I had said I wasn’t gonna write no more poems like this
Gil Scott-Heron
Michigan has one women’s prison, the Women’s Huron Valley Correctional Facility in Ypsilanti, and it is a piece of work. On Monday, attorneys representing 20 women filed a $500 million lawsuit, claiming that recorded and recording strip searches constitutes invasion of privacy, intentional abuse, and violation of rights. According to the filing, “Defendants … implemented a policy of recording strip searches that they knew or should have known would trigger trauma responses in a population with high rates of sexual abuse history …. What these women continue to endure is nothing short of horrific. This case exposes a grotesque abuse of power that directly retraumatizes survivors of sexual assault …. This history of problematic strip search practices at WHV demonstrates a recurring pattern.” Since its inception, Women’s Huron Valley Correctional Facility has a demonstrated recurring pattern of willful, intentional violence against women.

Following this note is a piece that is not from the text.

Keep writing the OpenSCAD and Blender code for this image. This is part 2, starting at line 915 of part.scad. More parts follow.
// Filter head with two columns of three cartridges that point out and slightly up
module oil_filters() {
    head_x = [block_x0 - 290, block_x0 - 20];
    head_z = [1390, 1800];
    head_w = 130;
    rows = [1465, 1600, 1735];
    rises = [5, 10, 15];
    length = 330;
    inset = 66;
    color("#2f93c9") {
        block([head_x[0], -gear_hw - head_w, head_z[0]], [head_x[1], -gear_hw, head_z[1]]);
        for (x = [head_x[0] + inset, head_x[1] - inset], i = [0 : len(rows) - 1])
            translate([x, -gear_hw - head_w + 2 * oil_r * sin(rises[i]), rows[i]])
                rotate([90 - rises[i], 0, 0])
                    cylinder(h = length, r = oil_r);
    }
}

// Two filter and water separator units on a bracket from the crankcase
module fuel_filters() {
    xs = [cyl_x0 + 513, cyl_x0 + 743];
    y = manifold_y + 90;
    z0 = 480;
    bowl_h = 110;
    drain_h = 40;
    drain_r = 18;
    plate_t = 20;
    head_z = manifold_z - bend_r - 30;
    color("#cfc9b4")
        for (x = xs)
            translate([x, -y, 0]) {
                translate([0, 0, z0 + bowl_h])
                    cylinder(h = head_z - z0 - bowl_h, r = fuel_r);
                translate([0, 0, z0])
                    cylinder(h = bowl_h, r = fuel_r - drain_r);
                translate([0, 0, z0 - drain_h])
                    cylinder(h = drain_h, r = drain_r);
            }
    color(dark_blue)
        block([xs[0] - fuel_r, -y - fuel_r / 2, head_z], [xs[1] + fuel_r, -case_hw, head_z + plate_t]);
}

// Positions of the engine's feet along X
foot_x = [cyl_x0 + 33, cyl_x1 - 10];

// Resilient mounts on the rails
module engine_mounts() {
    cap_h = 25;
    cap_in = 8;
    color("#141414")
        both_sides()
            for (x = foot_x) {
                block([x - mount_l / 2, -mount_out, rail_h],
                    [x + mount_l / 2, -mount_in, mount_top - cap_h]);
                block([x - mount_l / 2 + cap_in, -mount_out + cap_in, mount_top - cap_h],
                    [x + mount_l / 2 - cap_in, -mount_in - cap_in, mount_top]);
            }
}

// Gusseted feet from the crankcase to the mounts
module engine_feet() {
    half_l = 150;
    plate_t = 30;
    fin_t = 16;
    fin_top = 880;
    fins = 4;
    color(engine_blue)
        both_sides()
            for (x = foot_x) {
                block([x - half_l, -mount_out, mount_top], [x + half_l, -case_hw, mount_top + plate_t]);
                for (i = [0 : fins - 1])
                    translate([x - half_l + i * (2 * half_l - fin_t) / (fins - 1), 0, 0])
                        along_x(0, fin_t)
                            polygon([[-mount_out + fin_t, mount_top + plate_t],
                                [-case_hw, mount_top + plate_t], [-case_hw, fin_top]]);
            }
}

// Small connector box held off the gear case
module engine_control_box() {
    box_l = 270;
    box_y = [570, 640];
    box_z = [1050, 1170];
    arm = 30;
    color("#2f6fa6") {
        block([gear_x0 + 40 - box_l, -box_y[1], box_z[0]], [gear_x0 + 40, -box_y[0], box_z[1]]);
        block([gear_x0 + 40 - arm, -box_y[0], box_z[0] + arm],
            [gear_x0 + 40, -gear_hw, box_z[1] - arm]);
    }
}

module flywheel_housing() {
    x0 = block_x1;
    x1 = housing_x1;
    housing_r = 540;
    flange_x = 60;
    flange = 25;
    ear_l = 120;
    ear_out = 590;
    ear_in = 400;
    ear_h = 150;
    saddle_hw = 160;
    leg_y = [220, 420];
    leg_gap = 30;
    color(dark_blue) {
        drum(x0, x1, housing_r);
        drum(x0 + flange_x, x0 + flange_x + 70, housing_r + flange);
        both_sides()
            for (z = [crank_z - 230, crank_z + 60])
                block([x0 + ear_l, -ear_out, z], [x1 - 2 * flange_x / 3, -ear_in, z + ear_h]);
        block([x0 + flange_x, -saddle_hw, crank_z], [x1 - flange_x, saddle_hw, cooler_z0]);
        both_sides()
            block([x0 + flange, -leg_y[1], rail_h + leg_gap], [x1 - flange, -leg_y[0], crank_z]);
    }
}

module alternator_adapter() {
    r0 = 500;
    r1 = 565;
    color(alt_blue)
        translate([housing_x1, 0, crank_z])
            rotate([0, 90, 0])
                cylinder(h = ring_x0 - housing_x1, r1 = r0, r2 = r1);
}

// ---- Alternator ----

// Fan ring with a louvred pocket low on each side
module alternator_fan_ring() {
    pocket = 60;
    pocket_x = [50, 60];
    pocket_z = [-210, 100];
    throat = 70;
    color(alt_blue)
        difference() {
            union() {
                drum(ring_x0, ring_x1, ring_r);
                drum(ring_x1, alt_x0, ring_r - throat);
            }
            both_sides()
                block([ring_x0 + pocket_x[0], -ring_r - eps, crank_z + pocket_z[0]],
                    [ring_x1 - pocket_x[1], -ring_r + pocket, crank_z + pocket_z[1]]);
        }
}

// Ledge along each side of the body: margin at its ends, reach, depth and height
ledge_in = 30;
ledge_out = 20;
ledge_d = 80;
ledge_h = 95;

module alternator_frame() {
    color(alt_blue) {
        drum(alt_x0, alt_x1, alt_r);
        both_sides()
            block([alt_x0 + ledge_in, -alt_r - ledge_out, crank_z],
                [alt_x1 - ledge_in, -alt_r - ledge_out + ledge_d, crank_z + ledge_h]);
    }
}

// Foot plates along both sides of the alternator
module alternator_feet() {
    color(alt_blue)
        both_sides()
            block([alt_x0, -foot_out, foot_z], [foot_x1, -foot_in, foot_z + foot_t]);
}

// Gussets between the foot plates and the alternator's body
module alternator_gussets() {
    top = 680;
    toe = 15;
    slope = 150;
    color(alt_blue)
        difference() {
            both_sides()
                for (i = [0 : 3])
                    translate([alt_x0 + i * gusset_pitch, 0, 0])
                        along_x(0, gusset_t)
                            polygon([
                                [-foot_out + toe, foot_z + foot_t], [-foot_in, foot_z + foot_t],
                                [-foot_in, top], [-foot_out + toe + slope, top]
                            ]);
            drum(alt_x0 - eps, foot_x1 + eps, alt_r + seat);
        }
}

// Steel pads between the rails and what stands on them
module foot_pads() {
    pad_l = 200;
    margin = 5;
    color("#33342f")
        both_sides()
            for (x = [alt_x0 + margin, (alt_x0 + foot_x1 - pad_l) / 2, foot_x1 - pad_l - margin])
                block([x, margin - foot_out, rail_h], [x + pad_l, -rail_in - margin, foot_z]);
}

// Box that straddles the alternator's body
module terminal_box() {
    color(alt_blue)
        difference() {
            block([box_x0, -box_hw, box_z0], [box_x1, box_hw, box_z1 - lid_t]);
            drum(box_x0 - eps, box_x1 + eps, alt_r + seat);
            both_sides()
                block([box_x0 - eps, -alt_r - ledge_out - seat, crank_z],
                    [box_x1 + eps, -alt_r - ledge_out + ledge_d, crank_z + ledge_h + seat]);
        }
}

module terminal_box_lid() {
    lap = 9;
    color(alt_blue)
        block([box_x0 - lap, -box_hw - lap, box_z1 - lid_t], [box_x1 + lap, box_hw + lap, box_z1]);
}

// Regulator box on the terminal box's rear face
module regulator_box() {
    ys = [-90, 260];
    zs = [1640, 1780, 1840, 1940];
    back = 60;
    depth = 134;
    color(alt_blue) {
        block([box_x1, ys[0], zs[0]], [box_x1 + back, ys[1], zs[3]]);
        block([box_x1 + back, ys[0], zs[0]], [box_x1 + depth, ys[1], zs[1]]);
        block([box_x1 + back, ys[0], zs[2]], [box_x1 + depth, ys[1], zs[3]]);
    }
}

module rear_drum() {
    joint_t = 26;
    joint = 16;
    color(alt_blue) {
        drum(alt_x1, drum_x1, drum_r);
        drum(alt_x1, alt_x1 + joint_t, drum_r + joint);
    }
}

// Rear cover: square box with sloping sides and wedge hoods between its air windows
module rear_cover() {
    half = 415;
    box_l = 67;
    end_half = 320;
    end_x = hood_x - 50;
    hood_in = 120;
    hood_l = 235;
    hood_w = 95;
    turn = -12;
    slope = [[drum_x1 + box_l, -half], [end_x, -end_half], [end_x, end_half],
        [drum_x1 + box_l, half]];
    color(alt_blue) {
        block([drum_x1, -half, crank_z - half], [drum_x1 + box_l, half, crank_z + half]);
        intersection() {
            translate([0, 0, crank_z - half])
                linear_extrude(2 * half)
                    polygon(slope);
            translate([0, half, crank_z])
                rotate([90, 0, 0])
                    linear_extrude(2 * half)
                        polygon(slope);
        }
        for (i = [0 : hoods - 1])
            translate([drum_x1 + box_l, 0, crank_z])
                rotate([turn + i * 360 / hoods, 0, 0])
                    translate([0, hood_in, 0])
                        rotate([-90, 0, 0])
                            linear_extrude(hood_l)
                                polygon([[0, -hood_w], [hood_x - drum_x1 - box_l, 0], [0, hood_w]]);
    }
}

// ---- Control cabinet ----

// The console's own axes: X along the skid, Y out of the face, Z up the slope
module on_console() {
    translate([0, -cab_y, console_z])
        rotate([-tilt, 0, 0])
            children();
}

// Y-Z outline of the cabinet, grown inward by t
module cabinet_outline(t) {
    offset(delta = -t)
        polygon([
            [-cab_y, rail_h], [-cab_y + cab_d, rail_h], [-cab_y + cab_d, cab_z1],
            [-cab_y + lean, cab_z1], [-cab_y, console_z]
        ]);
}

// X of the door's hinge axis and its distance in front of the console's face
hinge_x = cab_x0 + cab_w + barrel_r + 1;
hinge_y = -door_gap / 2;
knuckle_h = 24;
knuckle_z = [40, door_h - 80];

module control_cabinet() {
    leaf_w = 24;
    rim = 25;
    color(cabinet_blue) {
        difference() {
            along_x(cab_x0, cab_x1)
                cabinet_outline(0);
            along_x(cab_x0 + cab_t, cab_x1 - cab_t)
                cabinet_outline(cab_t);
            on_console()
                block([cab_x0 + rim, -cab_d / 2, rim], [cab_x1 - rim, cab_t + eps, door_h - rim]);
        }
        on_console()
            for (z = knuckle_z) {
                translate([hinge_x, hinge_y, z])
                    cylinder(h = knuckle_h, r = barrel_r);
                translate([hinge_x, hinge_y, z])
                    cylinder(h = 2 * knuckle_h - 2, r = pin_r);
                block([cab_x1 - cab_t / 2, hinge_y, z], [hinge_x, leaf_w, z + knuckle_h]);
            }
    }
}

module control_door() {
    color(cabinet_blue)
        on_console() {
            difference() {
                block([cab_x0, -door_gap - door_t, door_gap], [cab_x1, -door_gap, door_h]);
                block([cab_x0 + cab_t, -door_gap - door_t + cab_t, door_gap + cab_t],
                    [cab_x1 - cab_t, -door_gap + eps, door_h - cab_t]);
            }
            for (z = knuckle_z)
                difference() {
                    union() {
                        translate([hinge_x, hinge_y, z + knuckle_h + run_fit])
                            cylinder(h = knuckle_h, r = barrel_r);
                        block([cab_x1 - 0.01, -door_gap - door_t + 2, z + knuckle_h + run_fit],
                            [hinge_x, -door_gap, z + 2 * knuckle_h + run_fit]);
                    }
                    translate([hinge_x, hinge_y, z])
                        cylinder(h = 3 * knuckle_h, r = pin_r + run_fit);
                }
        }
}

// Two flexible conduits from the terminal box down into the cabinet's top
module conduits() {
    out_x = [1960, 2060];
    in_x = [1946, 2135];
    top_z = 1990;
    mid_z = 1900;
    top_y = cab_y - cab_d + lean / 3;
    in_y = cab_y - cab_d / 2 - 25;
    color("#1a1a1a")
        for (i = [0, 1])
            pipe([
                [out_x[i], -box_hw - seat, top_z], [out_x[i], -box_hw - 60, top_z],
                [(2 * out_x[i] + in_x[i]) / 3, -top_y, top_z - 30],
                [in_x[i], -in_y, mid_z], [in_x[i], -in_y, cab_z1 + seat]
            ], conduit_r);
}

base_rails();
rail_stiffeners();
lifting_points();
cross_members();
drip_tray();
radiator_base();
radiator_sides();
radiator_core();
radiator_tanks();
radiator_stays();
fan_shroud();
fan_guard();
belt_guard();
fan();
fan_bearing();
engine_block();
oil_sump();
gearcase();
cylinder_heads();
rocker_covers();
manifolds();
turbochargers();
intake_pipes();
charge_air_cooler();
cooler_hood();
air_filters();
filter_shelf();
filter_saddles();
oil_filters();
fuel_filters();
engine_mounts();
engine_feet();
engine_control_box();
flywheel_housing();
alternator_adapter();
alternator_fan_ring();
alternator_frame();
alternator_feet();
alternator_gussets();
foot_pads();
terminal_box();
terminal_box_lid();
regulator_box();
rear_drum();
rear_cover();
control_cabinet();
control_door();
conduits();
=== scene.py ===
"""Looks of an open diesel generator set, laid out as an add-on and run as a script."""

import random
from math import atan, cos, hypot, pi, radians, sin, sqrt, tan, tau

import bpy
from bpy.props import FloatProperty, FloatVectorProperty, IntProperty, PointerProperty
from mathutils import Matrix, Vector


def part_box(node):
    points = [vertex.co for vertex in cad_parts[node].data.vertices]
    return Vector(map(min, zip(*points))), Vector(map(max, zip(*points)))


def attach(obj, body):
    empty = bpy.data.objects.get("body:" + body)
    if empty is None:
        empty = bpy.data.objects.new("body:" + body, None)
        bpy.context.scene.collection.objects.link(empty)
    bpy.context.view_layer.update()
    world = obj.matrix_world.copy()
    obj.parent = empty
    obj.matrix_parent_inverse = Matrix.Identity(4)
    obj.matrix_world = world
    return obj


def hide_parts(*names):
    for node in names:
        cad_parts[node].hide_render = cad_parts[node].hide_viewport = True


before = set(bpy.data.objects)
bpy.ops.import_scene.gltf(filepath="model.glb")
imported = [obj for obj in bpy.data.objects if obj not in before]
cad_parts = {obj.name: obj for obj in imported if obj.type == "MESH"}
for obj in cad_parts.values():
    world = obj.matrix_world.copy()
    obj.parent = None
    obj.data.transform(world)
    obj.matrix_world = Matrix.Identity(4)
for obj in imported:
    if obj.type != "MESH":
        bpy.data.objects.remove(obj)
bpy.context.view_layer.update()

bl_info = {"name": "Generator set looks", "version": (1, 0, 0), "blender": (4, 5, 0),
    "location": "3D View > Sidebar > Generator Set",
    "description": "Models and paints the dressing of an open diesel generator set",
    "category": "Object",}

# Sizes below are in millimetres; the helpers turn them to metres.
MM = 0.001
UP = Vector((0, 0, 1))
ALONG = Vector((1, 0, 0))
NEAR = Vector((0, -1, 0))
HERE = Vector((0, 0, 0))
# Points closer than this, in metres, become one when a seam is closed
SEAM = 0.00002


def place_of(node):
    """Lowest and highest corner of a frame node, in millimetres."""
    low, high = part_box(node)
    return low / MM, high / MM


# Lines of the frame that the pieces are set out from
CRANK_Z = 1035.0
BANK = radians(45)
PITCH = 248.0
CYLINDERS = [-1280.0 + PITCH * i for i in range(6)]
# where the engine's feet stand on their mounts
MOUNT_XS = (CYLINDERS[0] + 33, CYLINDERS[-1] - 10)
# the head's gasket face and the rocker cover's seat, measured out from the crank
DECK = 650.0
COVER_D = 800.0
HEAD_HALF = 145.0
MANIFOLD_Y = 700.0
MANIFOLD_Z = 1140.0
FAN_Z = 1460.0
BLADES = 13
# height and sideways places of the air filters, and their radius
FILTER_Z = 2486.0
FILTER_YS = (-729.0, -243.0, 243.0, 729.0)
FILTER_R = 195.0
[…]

In 2012, Carol Jacobsen, founder and Director of the Michigan Women’s Justice and Clemency Project, noted, “Abu Ghraib has nothing on Huron Valley.” She was describing the irony that Huron Valley was meant to solve the crisis of abuse of women prisoners in the Robert Scott Correctional Facility. As a result of widespread torture and abuse, Scott was closed in 2009, and all the women were moved to Huron Valley, which, according to Carol Jacobsen, was worse than Scott.
In 2014, Women’s Huron Valley Correctional Facility was investigated for human and civil rights abuses against mentally ill female patients.
In November 2015, a twenty-five-year-old Black woman, Janika Nichole Edmond died, or better was executed, in the Women’s Huron Valley Correctional Facility. Janika Edmond’s story is short and terribly familiar: Janika Edmond lived with mental illness. Once in Michigan’s `criminal justice’ system, her condition deteriorated. She had a history of assaulting prison guards, which resulted in her being sent to solitary, which resulted in her becoming more aggressive. The rate of `incident reports’ skyrocketed. No one did anything. In 2014, Janika Edmond made a rope out of a towel and tried to hang herself. Earlier in 2015, Janika Edmond was found with a razor. She said, repeatedly, that she was “tired of being here” and was hearing voices. Unfortunately, no one on staff heard or listened to Janika Edmond’s voice. The day she died, Janika Edmonds asked for a suicide prevention vest. The guards laughed. Hours later, she lay dead on the floor. “The death report provided by the MDOC [Michigan Department of Corrections] for Edmond shows her presumed cause of death was suicide.” That was no suicide. That was murder at the hands of the State.
In 2019, the Women’s Huron Valley Correctional Facility was sued for “perilous” conditions. According to the lawsuit, “The women have complained about the presence of mold in the facility for years, and continue to do so, but their pleas have been ignored.” Huron Valley “is operating under a state of degradation, filth, and inhumanity, endangering the health and safety of incarcerated women.” One of the attorneys described Huron Valley as “medieval and dungeon-like.” Three weeks ago, six years after the lawsuit was filed, a Michigan community forum heard the following, “The Women’s Huron Valley Correctional Facility is accused of having severe cases of black mold.”
Six years ago, we wrote, “Michigan’s only women’s prison, the Women’s Huron Valley Correctional Facility, is the architecture of shame in the United States of America. Michigan built a special hell for women, the Women’s Huron Valley Correctional Facility, and it’s been going on for years and it’s going on now. Have we no shame?” Nine years ago, we wrote, “What happened to Janika Nichole Edmond? Absolutely nothing out of the ordinary, just another Black woman crying out for help, dying in agony, “tired of being here.” In her death, she joins “the most common.” Who cares? Who cares? Who cares?”
How many more lawsuits will it take, how many more tortured and traumatized women, how many more corpses? How often must we discover the brutality of our “caring” before we finally demolish the special hell for women we have constructed not once but every day that we allow it to continue. Michigan’s special hell for women, Women’s Huron Valley Correctional Facility, belongs to each and every one of us.